-------- COLLECTED DATA --------
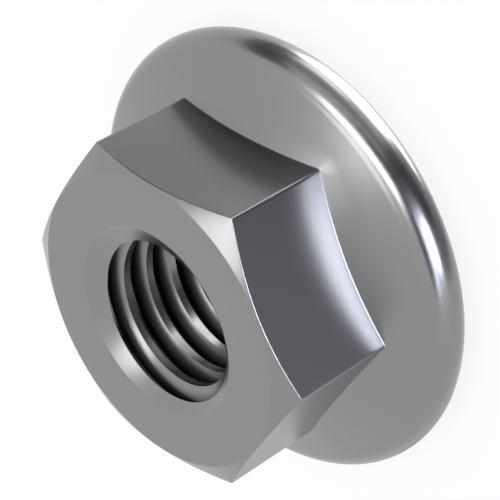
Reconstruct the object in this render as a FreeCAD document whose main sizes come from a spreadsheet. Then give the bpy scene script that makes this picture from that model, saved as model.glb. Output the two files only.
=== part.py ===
import FreeCAD, Part
import math
import os
import Sketcher

# Serrated flange nut, size M8, right-hand coarse thread, formed and tapped as one piece of steel.
# Millimetres. The origin is the centre of the bearing face, +Z runs along the thread towards the
# hexagon's free face, and two corners of the hexagon lie on the X axis.

# Driving dimensions
# Each row is the name of a size, its value, and what it measures.
SIZES = [
    ("across_flats", 13.0, "hexagon, flat to opposite flat"),
    ("nut_height", 8.0, "tips of the serrations to the free face"),
    ("chamfer_diameter", 12.88, "circle that the corner chamfer leaves on the free face"),
    ("chamfer_angle", 28.0, "corner chamfer, measured from the free face, degrees"),
    ("flange_diameter", 19.62, "widest circle of the flange, over its round rim"),
    ("rim_thickness", 2.16, "full-round rim of the flange, top to bottom"),
    ("flange_slope", 20.7, "fall of the flange from the hexagon to the rim, degrees"),
    ("relief_angle", 25.0, "cone between the bearing face and the rim, degrees"),
    ("recess_diameter", 10.8, "recess in the bearing face, inside the ring of serrations"),
    ("recess_depth", 0.40, "recess below the tips of the serrations"),
    ("tooth_count", 24, "serrations round the bearing face"),
    ("tooth_depth", 0.36, "serration at the rim, tip to root"),
    ("tooth_tip_width", 0.50, "flat left on the tip of each serration, at the rim"),
    ("tooth_step_width", 0.12, "width of the steep flank of a serration, at the rim"),
    ("tooth_runout", 0.08, "how far the serrations run on into the relief cone"),
    ("thread_diameter", 8.0, "major diameter of the thread, at the flat root of its groove"),
    ("thread_pitch", 1.25, "thread pitch"),
    ("thread_angle", 60.0, "angle between the flanks of the thread, degrees"),
    ("thread_depth_share", 0.625, "depth of the groove, of the sharp triangle of its flanks"),
    ("thread_root_share", 0.125, "width of the groove's flat root, of the pitch"),
    ("thread_phase", 0.19, "height of the middle of a groove over the bearing face, above the +X axis"),
    ("sink_diameter", 8.32, "countersink at each mouth of the bore"),
    ("sink_angle", 120.0, "countersink, full angle of the cone, degrees"),
    ("cut_margin", 0.5, "how far a cutting tool starts outside the metal"),
    ("thread_margin", 0.1, "how far the thread tool starts inside the bore"),
]
value = {name: number for name, number, _ in SIZES}
HEX_SIDES = 6
HALF_SIDE = 180 / HEX_SIDES  # degrees from a corner of the hexagon to the middle of a flat
NODE = "flange_nut"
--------
* _EXERCISE DIRECTIONS_
Extract each line of the material exactly as it stands.

* _TASK OUTPUT_
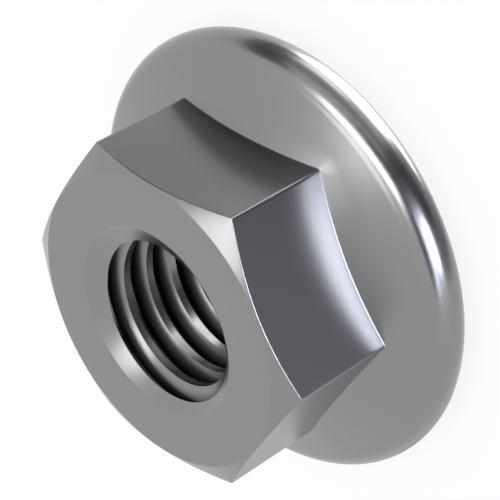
Reconstruct the object in this render as a FreeCAD document whose main sizes come from a spreadsheet. Then give the bpy scene script that makes this picture from that model, saved as model.glb. Output the two files only.
=== part.py ===
import FreeCAD, Part
import math
import os
import Sketcher

# Serrated flange nut, size M8, right-hand coarse thread, formed and tapped as one piece of steel.
# Millimetres. The origin is the centre of the bearing face, +Z runs along the thread towards the
# hexagon's free face, and two corners of the hexagon lie on the X axis.

# Driving dimensions
# Each row is the name of a size, its value, and what it measures.
SIZES = [
    ("across_flats", 13.0, "hexagon, flat to opposite flat"),
    ("nut_height", 8.0, "tips of the serrations to the free face"),
    ("chamfer_diameter", 12.88, "circle that the corner chamfer leaves on the free face"),
    ("chamfer_angle", 28.0, "corner chamfer, measured from the free face, degrees"),
    ("flange_diameter", 19.62, "widest circle of the flange, over its round rim"),
    ("rim_thickness", 2.16, "full-round rim of the flange, top to bottom"),
    ("flange_slope", 20.7, "fall of the flange from the hexagon to the rim, degrees"),
    ("relief_angle", 25.0, "cone between the bearing face and the rim, degrees"),
    ("recess_diameter", 10.8, "recess in the bearing face, inside the ring of serrations"),
    ("recess_depth", 0.40, "recess below the tips of the serrations"),
    ("tooth_count", 24, "serrations round the bearing face"),
    ("tooth_depth", 0.36, "serration at the rim, tip to root"),
    ("tooth_tip_width", 0.50, "flat left on the tip of each serration, at the rim"),
    ("tooth_step_width", 0.12, "width of the steep flank of a serration, at the rim"),
    ("tooth_runout", 0.08, "how far the serrations run on into the relief cone"),
    ("thread_diameter", 8.0, "major diameter of the thread, at the flat root of its groove"),
    ("thread_pitch", 1.25, "thread pitch"),
    ("thread_angle", 60.0, "angle between the flanks of the thread, degrees"),
    ("thread_depth_share", 0.625, "depth of the groove, of the sharp triangle of its flanks"),
    ("thread_root_share", 0.125, "width of the groove's flat root, of the pitch"),
    ("thread_phase", 0.19, "height of the middle of a groove over the bearing face, above the +X axis"),
    ("sink_diameter", 8.32, "countersink at each mouth of the bore"),
    ("sink_angle", 120.0, "countersink, full angle of the cone, degrees"),
    ("cut_margin", 0.5, "how far a cutting tool starts outside the metal"),
    ("thread_margin", 0.1, "how far the thread tool starts inside the bore"),
]
value = {name: number for name, number, _ in SIZES}
HEX_SIDES = 6
HALF_SIDE = 180 / HEX_SIDES  # degrees from a corner of the hexagon to the middle of a flat
NODE = "flange_nut"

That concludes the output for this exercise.